Hope any of this helps anyone in the future,
I wanted to thank you for this directions they were very helpful. I was successful in linking three nodes together, all running Ubuntu 18.04. I was able to get ~96Gbs in speed between all the host using iperf2. I then took one of the boxes and loaded ESXi 6.7, and configured the same IP address on the two interface I had before. The VMware box can not communicate with the others now. I can communicate through the Nic between the other Ubuntu boxes. When I run a tcpdump on the ESXi I see the ARP request getting created, but get no response. I am wondering if you have any idea why the Chaining feature does not seem to work with ESXi?
I'm glad I helped someone after all the headache I went through for it.
I have no hard experience with VMWare, and so take all of this with a grain of salt.
First thought is vlan tags.
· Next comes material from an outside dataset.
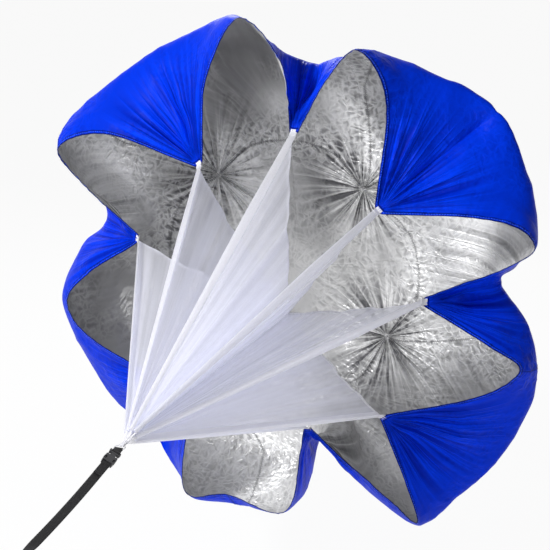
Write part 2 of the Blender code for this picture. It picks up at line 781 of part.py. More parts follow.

I was told that VMWare tags by default.
From my (limited) understanding and thoughts, host chaining inside VMware is not a good idea.
If you setup a virtual switch (on the vmware side) and put both ports of the card on the switch, give that switch an IP, that would allow for vmotion and such over the link at close to line speed. Letting the switch (analogous to openvswitch) do all of the routing, and fast pathing.
Thoughts - If there was host chaining:
Vmware still sees both ports (we can't assign IPs to raw port interfaces to start with.)
It doesn't really know which port to send out, so it could take the extra hop before it gets to the destination.
Three node, desired going from A -> B might take the path of A -> C -> B
Where I can talk is non-chaining speed.
We did try using openswitch and the cards with chaining off. So long as the stp stuff is turned on; we got nearly line speed.
We opened a support ticket for our problems with MTU. It took a while, but we found the problem.
They have a nice little utility (sysinfo-snapshot) for seeing the card internals and OS config options which helped us (by looking through it.)